**TASK TO COMPLETE**
Extract the entries in their exact form.
* start PROVIDED RECORDS *
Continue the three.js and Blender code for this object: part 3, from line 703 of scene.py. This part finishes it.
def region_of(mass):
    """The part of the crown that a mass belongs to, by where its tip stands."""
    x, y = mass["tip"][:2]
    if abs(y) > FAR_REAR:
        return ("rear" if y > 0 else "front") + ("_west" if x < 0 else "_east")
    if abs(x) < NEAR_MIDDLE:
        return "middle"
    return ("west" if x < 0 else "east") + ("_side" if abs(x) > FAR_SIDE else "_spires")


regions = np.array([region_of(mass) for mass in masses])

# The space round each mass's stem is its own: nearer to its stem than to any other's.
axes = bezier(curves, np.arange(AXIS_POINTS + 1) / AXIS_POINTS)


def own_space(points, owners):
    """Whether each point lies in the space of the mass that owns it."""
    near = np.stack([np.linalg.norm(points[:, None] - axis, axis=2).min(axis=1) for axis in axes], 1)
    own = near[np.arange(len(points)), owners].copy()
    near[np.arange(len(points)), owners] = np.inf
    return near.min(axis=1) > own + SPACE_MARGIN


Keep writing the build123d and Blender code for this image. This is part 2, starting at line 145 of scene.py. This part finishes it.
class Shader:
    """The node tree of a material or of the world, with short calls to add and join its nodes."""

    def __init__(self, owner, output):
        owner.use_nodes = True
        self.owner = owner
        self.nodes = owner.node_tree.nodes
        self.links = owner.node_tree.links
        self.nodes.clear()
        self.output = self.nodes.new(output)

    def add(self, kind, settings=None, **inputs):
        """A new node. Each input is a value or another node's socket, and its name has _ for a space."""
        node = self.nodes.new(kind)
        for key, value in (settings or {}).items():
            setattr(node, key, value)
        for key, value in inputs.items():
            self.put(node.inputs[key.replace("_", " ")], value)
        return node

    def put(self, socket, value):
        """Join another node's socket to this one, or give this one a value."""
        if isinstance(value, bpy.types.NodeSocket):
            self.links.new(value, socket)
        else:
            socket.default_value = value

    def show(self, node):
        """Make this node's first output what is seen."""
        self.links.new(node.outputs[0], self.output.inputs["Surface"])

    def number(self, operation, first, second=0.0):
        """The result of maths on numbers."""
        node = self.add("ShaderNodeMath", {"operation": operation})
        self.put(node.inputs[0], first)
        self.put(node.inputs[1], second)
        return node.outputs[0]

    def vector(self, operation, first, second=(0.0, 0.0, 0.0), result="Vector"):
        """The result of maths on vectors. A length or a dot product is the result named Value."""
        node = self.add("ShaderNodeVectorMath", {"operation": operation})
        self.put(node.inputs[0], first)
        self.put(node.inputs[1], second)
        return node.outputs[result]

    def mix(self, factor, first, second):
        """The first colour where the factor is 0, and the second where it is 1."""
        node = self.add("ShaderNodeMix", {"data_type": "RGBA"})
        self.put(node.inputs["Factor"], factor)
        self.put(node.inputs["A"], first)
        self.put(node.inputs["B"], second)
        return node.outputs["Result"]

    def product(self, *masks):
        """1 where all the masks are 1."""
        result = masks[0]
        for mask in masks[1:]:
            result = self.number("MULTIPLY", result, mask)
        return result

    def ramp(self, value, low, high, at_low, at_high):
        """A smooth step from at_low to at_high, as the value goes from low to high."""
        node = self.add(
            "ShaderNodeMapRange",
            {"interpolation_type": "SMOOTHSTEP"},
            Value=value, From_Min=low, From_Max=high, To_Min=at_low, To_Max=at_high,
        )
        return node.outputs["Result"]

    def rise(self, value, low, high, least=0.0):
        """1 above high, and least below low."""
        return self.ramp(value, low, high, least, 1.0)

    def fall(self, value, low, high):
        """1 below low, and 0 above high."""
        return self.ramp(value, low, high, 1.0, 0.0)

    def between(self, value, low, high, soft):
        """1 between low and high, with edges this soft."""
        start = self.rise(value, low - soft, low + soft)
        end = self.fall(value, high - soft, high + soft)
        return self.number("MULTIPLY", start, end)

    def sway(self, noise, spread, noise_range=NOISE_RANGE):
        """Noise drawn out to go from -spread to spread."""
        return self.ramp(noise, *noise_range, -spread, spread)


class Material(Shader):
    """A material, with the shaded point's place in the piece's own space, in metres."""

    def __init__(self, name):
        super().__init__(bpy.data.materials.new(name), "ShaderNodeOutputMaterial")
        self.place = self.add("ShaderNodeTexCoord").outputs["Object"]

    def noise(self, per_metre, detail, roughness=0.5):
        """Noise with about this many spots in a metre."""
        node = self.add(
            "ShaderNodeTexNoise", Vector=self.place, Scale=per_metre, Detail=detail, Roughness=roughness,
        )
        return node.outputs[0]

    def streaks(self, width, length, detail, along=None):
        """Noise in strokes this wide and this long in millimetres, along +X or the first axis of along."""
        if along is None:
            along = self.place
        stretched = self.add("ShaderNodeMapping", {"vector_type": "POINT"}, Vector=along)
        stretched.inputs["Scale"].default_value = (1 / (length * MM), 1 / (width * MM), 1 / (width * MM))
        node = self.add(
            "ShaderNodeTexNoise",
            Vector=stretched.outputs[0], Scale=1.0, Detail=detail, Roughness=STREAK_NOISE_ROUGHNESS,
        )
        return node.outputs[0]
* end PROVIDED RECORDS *
**EXERCISE RESULT**
Continue the three.js and Blender code for this object: part 3, from line 703 of scene.py. This part finishes it.
def region_of(mass):
    """The part of the crown that a mass belongs to, by where its tip stands."""
    x, y = mass["tip"][:2]
    if abs(y) > FAR_REAR:
        return ("rear" if y > 0 else "front") + ("_west" if x < 0 else "_east")
    if abs(x) < NEAR_MIDDLE:
        return "middle"
    return ("west" if x < 0 else "east") + ("_side" if abs(x) > FAR_SIDE else "_spires")


regions = np.array([region_of(mass) for mass in masses])

# The space round each mass's stem is its own: nearer to its stem than to any other's.
axes = bezier(curves, np.arange(AXIS_POINTS + 1) / AXIS_POINTS)


def own_space(points, owners):
    """Whether each point lies in the space of the mass that owns it."""
    near = np.stack([np.linalg.norm(points[:, None] - axis, axis=2).min(axis=1) for axis in axes], 1)
    own = near[np.arange(len(points)), owners].copy()
    near[np.arange(len(points)), owners] = np.inf
    return near.min(axis=1) > own + SPACE_MARGIN


Keep writing the build123d and Blender code for this image. This is part 2, starting at line 145 of scene.py. This part finishes it.
class Shader:
    """The node tree of a material or of the world, with short calls to add and join its nodes."""

    def __init__(self, owner, output):
        owner.use_nodes = True
        self.owner = owner
        self.nodes = owner.node_tree.nodes
        self.links = owner.node_tree.links
        self.nodes.clear()
        self.output = self.nodes.new(output)

    def add(self, kind, settings=None, **inputs):
        """A new node. Each input is a value or another node's socket, and its name has _ for a space."""
        node = self.nodes.new(kind)
        for key, value in (settings or {}).items():
            setattr(node, key, value)
        for key, value in inputs.items():
            self.put(node.inputs[key.replace("_", " ")], value)
        return node

    def put(self, socket, value):
        """Join another node's socket to this one, or give this one a value."""
        if isinstance(value, bpy.types.NodeSocket):
            self.links.new(value, socket)
        else:
            socket.default_value = value

    def show(self, node):
        """Make this node's first output what is seen."""
        self.links.new(node.outputs[0], self.output.inputs["Surface"])

    def number(self, operation, first, second=0.0):
        """The result of maths on numbers."""
        node = self.add("ShaderNodeMath", {"operation": operation})
        self.put(node.inputs[0], first)
        self.put(node.inputs[1], second)
        return node.outputs[0]

    def vector(self, operation, first, second=(0.0, 0.0, 0.0), result="Vector"):
        """The result of maths on vectors. A length or a dot product is the result named Value."""
        node = self.add("ShaderNodeVectorMath", {"operation": operation})
        self.put(node.inputs[0], first)
        self.put(node.inputs[1], second)
        return node.outputs[result]

    def mix(self, factor, first, second):
        """The first colour where the factor is 0, and the second where it is 1."""
        node = self.add("ShaderNodeMix", {"data_type": "RGBA"})
        self.put(node.inputs["Factor"], factor)
        self.put(node.inputs["A"], first)
        self.put(node.inputs["B"], second)
        return node.outputs["Result"]

    def product(self, *masks):
        """1 where all the masks are 1."""
        result = masks[0]
        for mask in masks[1:]:
            result = self.number("MULTIPLY", result, mask)
        return result

    def ramp(self, value, low, high, at_low, at_high):
        """A smooth step from at_low to at_high, as the value goes from low to high."""
        node = self.add(
            "ShaderNodeMapRange",
            {"interpolation_type": "SMOOTHSTEP"},
            Value=value, From_Min=low, From_Max=high, To_Min=at_low, To_Max=at_high,
        )
        return node.outputs["Result"]

    def rise(self, value, low, high, least=0.0):
        """1 above high, and least below low."""
        return self.ramp(value, low, high, least, 1.0)

    def fall(self, value, low, high):
        """1 below low, and 0 above high."""
        return self.ramp(value, low, high, 1.0, 0.0)

    def between(self, value, low, high, soft):
        """1 between low and high, with edges this soft."""
        start = self.rise(value, low - soft, low + soft)
        end = self.fall(value, high - soft, high + soft)
        return self.number("MULTIPLY", start, end)

    def sway(self, noise, spread, noise_range=NOISE_RANGE):
        """Noise drawn out to go from -spread to spread."""
        return self.ramp(noise, *noise_range, -spread, spread)


class Material(Shader):
    """A material, with the shaded point's place in the piece's own space, in metres."""

    def __init__(self, name):
        super().__init__(bpy.data.materials.new(name), "ShaderNodeOutputMaterial")
        self.place = self.add("ShaderNodeTexCoord").outputs["Object"]

    def noise(self, per_metre, detail, roughness=0.5):
        """Noise with about this many spots in a metre."""
        node = self.add(
            "ShaderNodeTexNoise", Vector=self.place, Scale=per_metre, Detail=detail, Roughness=roughness,
        )
        return node.outputs[0]

    def streaks(self, width, length, detail, along=None):
        """Noise in strokes this wide and this long in millimetres, along +X or the first axis of along."""
        if along is None:
            along = self.place
        stretched = self.add("ShaderNodeMapping", {"vector_type": "POINT"}, Vector=along)
        stretched.inputs["Scale"].default_value = (1 / (length * MM), 1 / (width * MM), 1 / (width * MM))
        node = self.add(
            "ShaderNodeTexNoise",
            Vector=stretched.outputs[0], Scale=1.0, Detail=detail, Roughness=STREAK_NOISE_ROUGHNESS,
        )
        return node.outputs[0]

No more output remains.